Timothy J Donovan Academic Center, Community College of Vermont. Photo by Bob LoCicero/VTDigger

[T]he Vermont State Colleges System is ending the fiscal year with an estimated $1.8 million surplus, however its enrollment struggles continued to drag down revenue.

Final, audited numbers won’t be out until October. But VSCS chief financial officer Steve Wisloski told trustees Wednesday that a preliminary analysis of last year’s books revealed a much rosier financial position than the system found itself in the past two years, which both ended in multi-million dollar deficits.

“It is hard to sort of get one’s head around not seeing rivers and rivers of red ink,” he said.

Wisloski added that two pots of one-time funds in fiscal year 2018 helped the system, which includes Castleton University, Vermont Technical College, Northern Vermont University and the Community Colleges of Vermont.

The schools saved money on fewer insurance claims and also allowed Castleton University to use one-time federal grant dollars, he said.

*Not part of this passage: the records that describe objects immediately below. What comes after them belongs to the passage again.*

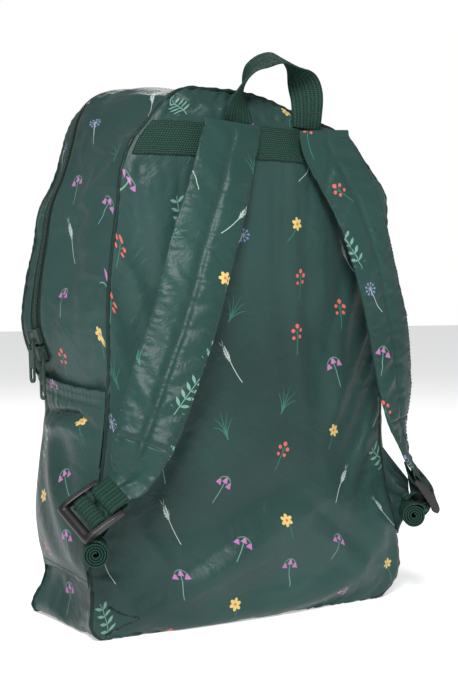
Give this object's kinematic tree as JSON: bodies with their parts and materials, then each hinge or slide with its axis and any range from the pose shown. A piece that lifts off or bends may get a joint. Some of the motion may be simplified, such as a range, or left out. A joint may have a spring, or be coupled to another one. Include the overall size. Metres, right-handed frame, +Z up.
{
  "type": "packable backpack",
  "caption": "Light zipped backpack of thin coated cloth, standing on its base, with a haul handle, two shoulder straps in ladder locks, side pockets and an arched zip with two sliders.",
  "frame": {"origin": "middle of the base, on the surface the pack stands on", "axes": "+Z up, -Y towards the side with the shoulder straps, +X to the right seen from that side"},
  "size_m": [0.3181, 0.1737, 0.4246],
  "materials": {
    "cloth": "satin coated cloth with a sparse floral print",
    "strap_cloth": "satin coated cloth, folded and lightly filled",
    "webbing": "ribbed woven webbing",
    "buckle": "satin moulded plastic",
    "zip_tape": "fine woven tape",
    "zip_coil": "nylon coil",
    "zip_metal": "enamelled zinc"
  },
  "bodies": {
    "pack": {"back_panel": "cloth", "front_panel": "cloth", "gusset": "cloth", "base_panel": "cloth", "zip_tape": "zip_tape", "zip_coil": "zip_coil", "zip_slider_1": "zip_metal", "zip_slider_2": "zip_metal", "side_pocket_left": "cloth", "side_pocket_right": "cloth", "yoke_webbing": "webbing", "haul_handle": "webbing", "shoulder_strap_left": "strap_cloth", "strap_webbing_left": "webbing", "ladder_lock_left": "buckle", "lower_webbing_left": "webbing", "lower_tab_left": "cloth", "shoulder_strap_right": "strap_cloth", "strap_webbing_right": "webbing", "ladder_lock_right": "buckle", "lower_webbing_right": "webbing", "lower_tab_right": "cloth"},
    "pull_1": {"zip_pull_1": "zip_metal"},
    "pull_2": {"zip_pull_2": "zip_metal"}
  },
  "joints": [
    {"name": "pull_1_swing", "type": "hinge", "parent": "pack", "child": "pull_1", "pos_m": [-0.15165, 0.03643, 0.20886], "axis": [-0.2033, 0.9771, -0.0629], "range_deg": [0, 120]},
    {"name": "pull_2_swing", "type": "hinge", "parent": "pack", "child": "pull_2", "pos_m": [-0.14624, 0.02943, 0.19644], "axis": [-0.1958, 0.9788, -0.0606], "range_deg": [0, 120]}
  ]
}
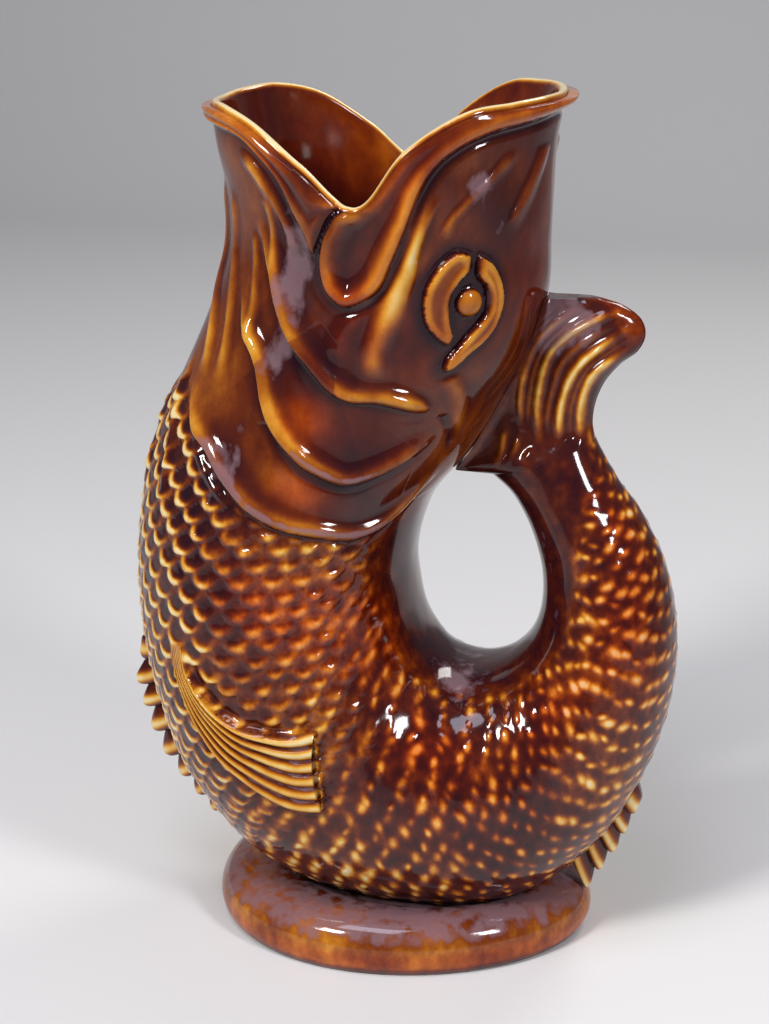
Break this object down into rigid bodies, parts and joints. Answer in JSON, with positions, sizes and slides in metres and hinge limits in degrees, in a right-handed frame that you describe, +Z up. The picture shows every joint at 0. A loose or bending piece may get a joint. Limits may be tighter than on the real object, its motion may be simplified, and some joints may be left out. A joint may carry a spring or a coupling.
{
  "type": "gurgle jug",
  "caption": "Fish-shaped pouring jug in brown glazed earthenware: open mouth with a spout, tail curled up to form the handle loop, oval foot.",
  "frame": {"origin": "on the table under the middle of the jug's overall length and width", "axes": "+Z up, +X from the spout towards the tail that forms the handle, -Y the fish's left side"},
  "size_m": [0.1682, 0.1, 0.2537],
  "materials": {
    "glaze_treacle": "glossy treacle-brown glaze, dark in the hollows and amber on the ridges",
    "glaze_amber": "glossy amber glaze, thin over raised clay",
    "glaze_aubergine": "glossy dark aubergine glaze with amber ridges"
  },
  "bodies": {
    "root": {"foot": "glaze_amber", "body": "glaze_treacle", "head": "glaze_treacle", "tail": "glaze_treacle", "tail_fin": "glaze_amber", "lower_lip": "glaze_amber", "upper_lip": "glaze_amber", "gill_cover_left": "glaze_treacle", "gill_cover_right": "glaze_treacle", "eye_ring_left": "glaze_amber", "eye_ring_right": "glaze_amber", "pupil_left": "glaze_amber", "pupil_right": "glaze_amber", "pectoral_fin_left": "glaze_amber", "pectoral_fin_right": "glaze_amber", "belly_fin": "glaze_aubergine", "vent_fin": "glaze_amber"}
  },
  "joints": []
}
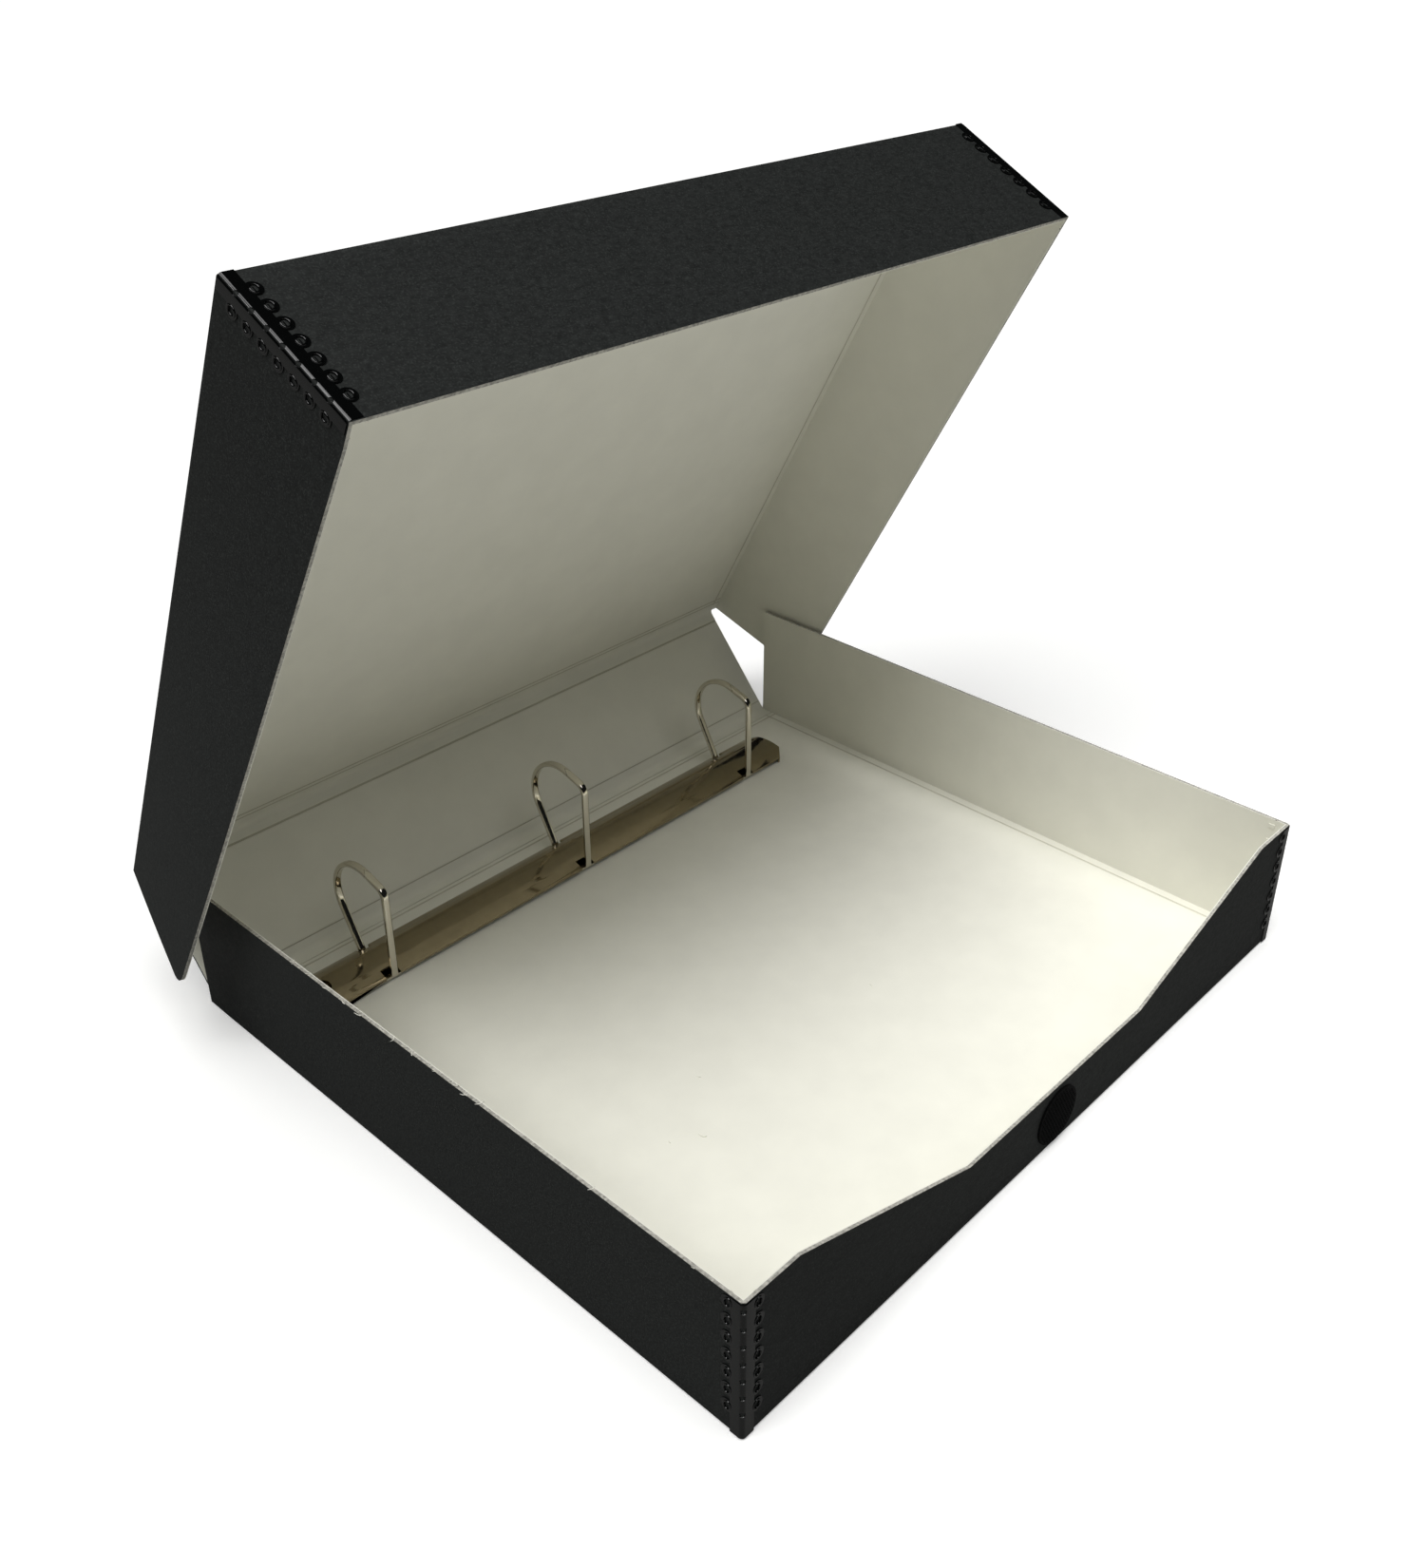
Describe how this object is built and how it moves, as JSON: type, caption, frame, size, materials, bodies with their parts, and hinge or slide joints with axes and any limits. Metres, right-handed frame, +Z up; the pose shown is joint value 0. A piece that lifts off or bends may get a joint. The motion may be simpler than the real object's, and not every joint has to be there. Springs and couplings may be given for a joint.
{
  "type": "archival binder box",
  "caption": "Clamshell archival box of black-faced board with a white lining, stamped metal corner edges, a fastener dot and a riveted D-ring mechanism on the tray floor.",
  "frame": {"origin": "on the underside of the tray, midway between its sides and midway from its front face to the rear crease", "axes": "+X along the spine to the right as seen from the front, +Y from the front cut-down to the spine, +Z up; the lid is open as stored"},
  "size_m": [0.3583, 0.3341, 0.3121],
  "materials": {
    "black_board": "satin",
    "white_lining": "matte",
    "enamelled_edge": "gloss",
    "fastener_felt": "matte",
    "nickel_plate": "polished"
  },
  "bodies": {
    "base": {"base_board": "black_board", "base_lining": "white_lining", "base_left_metal_edge": "enamelled_edge", "base_right_metal_edge": "enamelled_edge", "hook_dot": "fastener_felt", "ring_housing": "nickel_plate", "mechanism_rivets": "nickel_plate"},
    "front_ring_set": {"front_leaf": "nickel_plate", "left_front_ring_half": "nickel_plate", "middle_front_ring_half": "nickel_plate", "right_front_ring_half": "nickel_plate"},
    "rear_ring_set": {"rear_leaf": "nickel_plate", "left_rear_ring_half": "nickel_plate", "middle_rear_ring_half": "nickel_plate", "right_rear_ring_half": "nickel_plate"},
    "spine": {"spine_board": "black_board", "spine_lining": "white_lining"},
    "lid": {"lid_board": "black_board", "lid_lining": "white_lining", "lid_left_metal_edge": "enamelled_edge", "lid_right_metal_edge": "enamelled_edge", "loop_dot": "fastener_felt"}
  },
  "joints": [
    {"name": "spine_crease", "type": "hinge", "parent": "base", "child": "spine", "pos_m": [0, 0.146, 0.00075], "axis": [-1, 0, 0], "range_deg": [-41, 49]},
    {"name": "lid_crease", "type": "hinge", "parent": "spine", "child": "lid", "pos_m": [0, 0.18615, 0.04694], "axis": [-1, 0, 0], "range_deg": [-21.3, 68.7]},
    {"name": "front_leaf_hinge", "type": "hinge", "parent": "base", "child": "front_ring_set", "pos_m": [0, 0.1045, 0.0028], "axis": [1, 0, 0], "range_deg": [0, 9]},
    {"name": "rear_leaf_hinge", "type": "hinge", "parent": "base", "child": "rear_ring_set", "pos_m": [0, 0.1265, 0.0028], "axis": [-1, 0, 0], "range_deg": [0, 9]}
  ],
  "couplings": [
    {"joint": "rear_leaf_hinge", "follows": "front_leaf_hinge", "ratio": 1}
  ]
}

Without those two items, the surplus would have instead been a roughly $300,000 deficit.

And VSCS Chancellor Jeb Spaulding also noted the Legislature increased funding for the system by $3 million for the past year.

“If we had been level-funded, we would have been in a different situation right now,” he said.

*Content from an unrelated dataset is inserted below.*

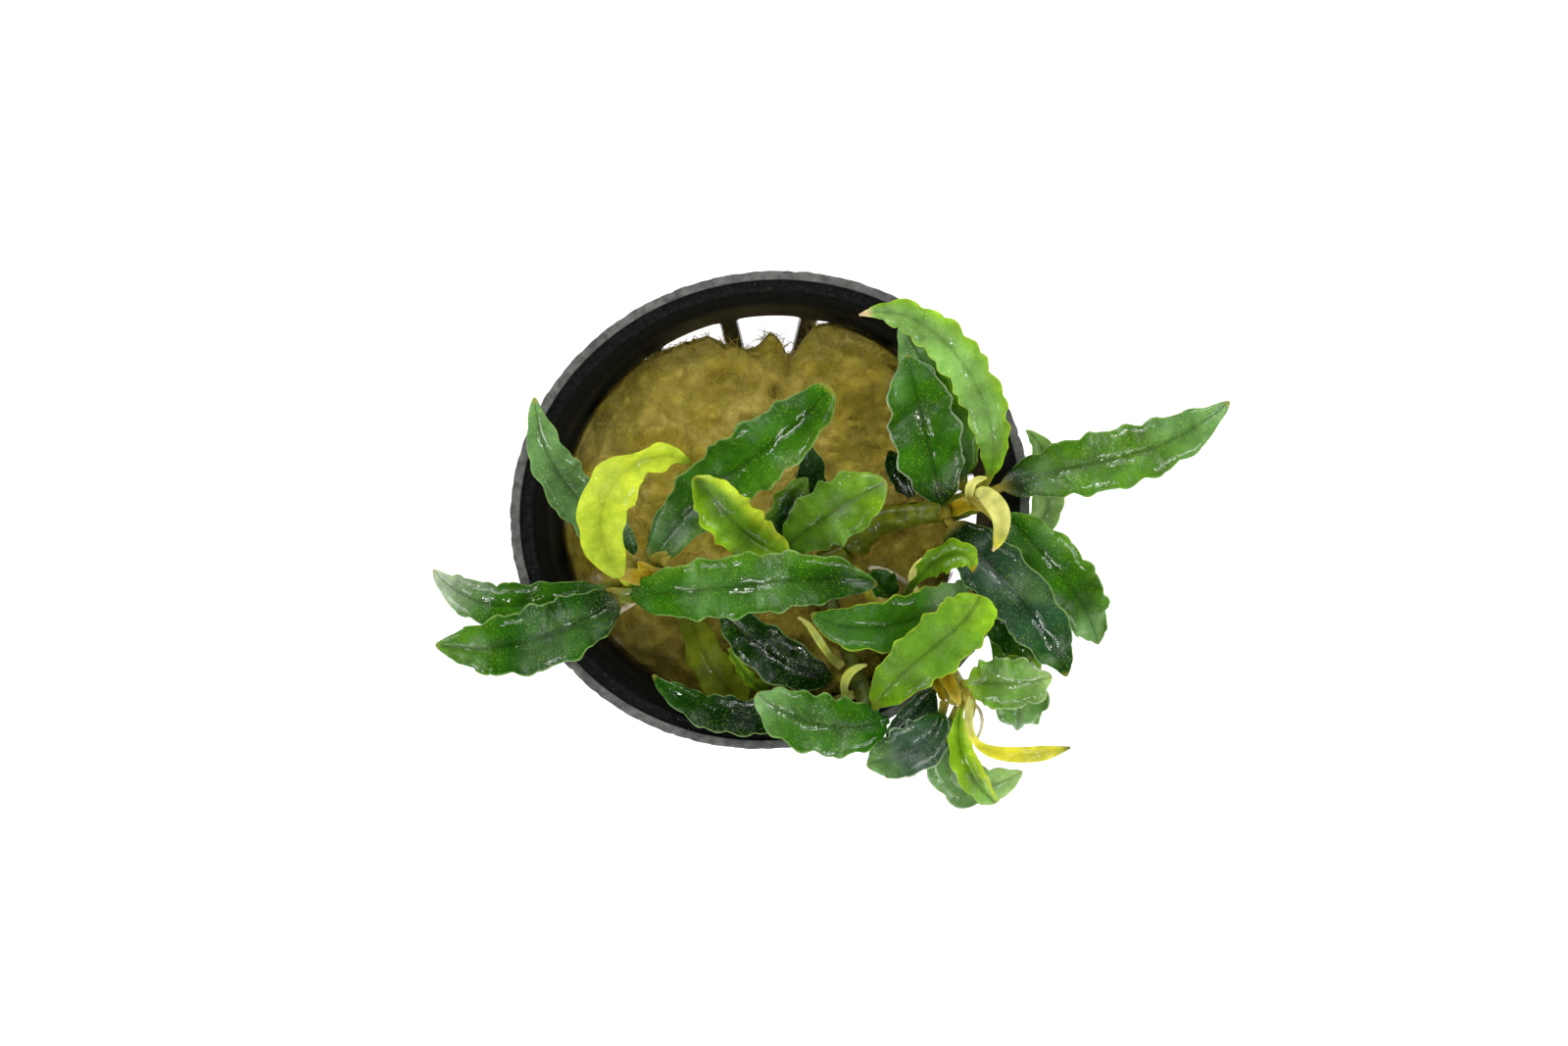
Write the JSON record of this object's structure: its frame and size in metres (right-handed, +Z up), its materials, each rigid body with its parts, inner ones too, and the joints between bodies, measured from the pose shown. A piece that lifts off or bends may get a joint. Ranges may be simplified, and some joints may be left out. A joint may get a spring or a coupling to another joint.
{
  "type": "bucephalandra plant in a net pot",
  "caption": "Creeping aquarium plant with ruffled blue-green and lime leaves on a branched rhizome, seated on rockwool in a slotted black net pot.",
  "frame": {"origin": "centre of the pot's underside, on the surface that it stands on", "axes": "+Z up, +X towards the tip of the long leaf of the right crown, +Y towards the pot's back"},
  "size_m": [0.0857, 0.0581, 0.0633],
  "materials": {
    "pot": "black moulded plastic, satin, with fine dust",
    "rockwool": "wet olive-brown mineral fibre, rough",
    "rhizome": "yellow-green fleshy stem, satin",
    "stem": "yellow-orange fleshy stem, satin",
    "leaf_dark": "dark blue-green wet leaf with fine glints",
    "leaf_green": "mid-green wet leaf with a pale margin",
    "leaf_lime": "yellow-green wet leaf",
    "leaf_olive": "old olive-yellow leaf",
    "sheath": "pale yellow sheath or rolled young leaf",
    "root": "pale bare root"
  },
  "bodies": {
    "root": {"pot": "pot", "rockwool": "rockwool", "rhizome_middle": "rhizome", "rhizome_left": "stem", "rhizome_right": "rhizome", "stem_centre": "stem", "stem_front_right": "stem", "stem_front_right_upper": "stem", "stem_front": "stem", "leaf_left_back": "leaf_dark", "leaf_left_front": "leaf_green", "leaf_centre": "leaf_dark", "leaf_back_left": "leaf_green", "leaf_young_left": "leaf_lime", "leaf_back_right": "leaf_green", "leaf_lime_centre": "leaf_lime", "leaf_green_centre": "leaf_green", "leaf_dark_centre": "leaf_dark", "leaf_low_centre": "leaf_dark", "leaf_low_right": "leaf_dark", "leaf_light_right": "leaf_lime", "leaf_front_right": "leaf_dark", "leaf_back_of_right": "leaf_green", "leaf_right": "leaf_dark", "leaf_hooked_right": "leaf_lime", "leaf_outer_right": "leaf_green", "leaf_glossy_dark": "leaf_dark", "leaf_under_right": "leaf_dark", "leaf_long_light": "leaf_lime", "leaf_curled": "leaf_lime", "leaf_low_front": "leaf_dark", "leaf_lime_front": "leaf_lime", "leaf_toothed_right": "leaf_green", "leaf_hanging": "leaf_green", "leaf_small_right": "leaf_lime", "leaf_folded": "leaf_lime", "leaf_under_left": "leaf_green", "leaf_under_front": "leaf_green", "leaf_between": "leaf_dark", "leaf_front_left": "leaf_green", "leaf_at_wall": "leaf_green", "leaf_old_olive": "leaf_olive", "leaf_dark_front": "leaf_dark", "leaf_edge_on": "leaf_lime", "sheath_right": "sheath", "young_leaf_front_right": "sheath", "sheath_front_right": "sheath", "young_leaf_front": "sheath", "sheath_front": "sheath", "root_left": "root", "root_right": "root", "root_front_right": "root"}
  },
  "joints": []
}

Otherwise, the system continued to struggle with enrollment last year. It took in $961,000 less in tuition and fees than it had expected, and $1.1 million less in room and board. It also spent $900,000 more on scholarships than anticipated in a bid to recruit or retain students.

Jeb Spaulding
Jeb Spaulding (left), chancellor of Vermont State Colleges. File photo by Mike Dougherty/VTDigger

But the colleges also significantly tightened their belts last year, cutting wages and benefits by $2.1 million. That number doesn’t include all of the anticipated savings from much-publicized layoffs at Castleton, Wisloski said, because some of those took effect later in the year.

Church Hindes, the VSCS trustee chair, thanked the school presidents for being willing to make tough decisions.

“Most of this good news did not come through over-flowing revenues or surprise income, it came about because of the hard work of you and your team in terms of controlling expenses and absolutely reducing expenses,” he said. “And that came at the expense of members of the college families and we have to acknowledge that that was not an easy thing to do.”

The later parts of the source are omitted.